Riven · June 14, 2012, 8:27am

I was thinking among similar lines: just XOR-ing your POT index. But there will be noticable patterns.

Roquen · June 14, 2012, 8:40am

Yes…if you need need more random than that…you have to shuffle bits around.

Along the same lines of your suggestion…assuming that the ‘in-order’ version has no meaning, you could do it two passes. First walk the data in-order. Second pass shuffles elements within a bucket size. Every other set of passes, you offset the bucket boundaries by 1/2 the bucket size, so elements can eventually move anywhere in the array.

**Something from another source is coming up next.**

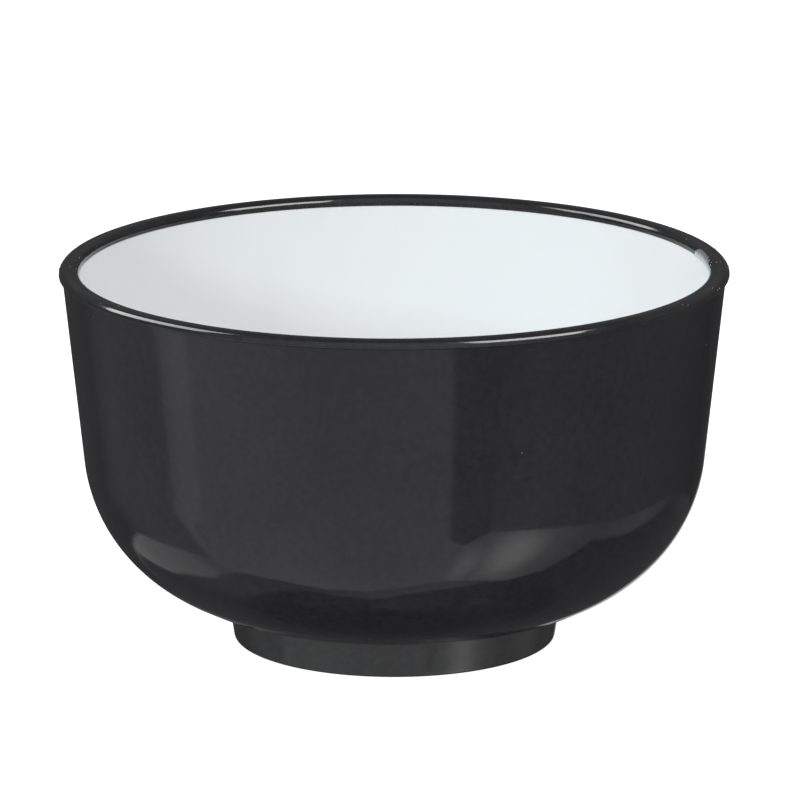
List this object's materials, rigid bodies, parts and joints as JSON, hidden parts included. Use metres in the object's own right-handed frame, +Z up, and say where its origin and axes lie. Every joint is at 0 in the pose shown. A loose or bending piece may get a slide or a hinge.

(EDIT: shuffling in buckets is to take advantage of caching BTW)

EDIT 2: For large arrays, buckets makes much more sense…collapse the two passes into one, working inside a bucket, and for slightly added randomness the starting point could be chosen by a pseudo-RNG. But this is all speculation since we don’t know the real problem statement.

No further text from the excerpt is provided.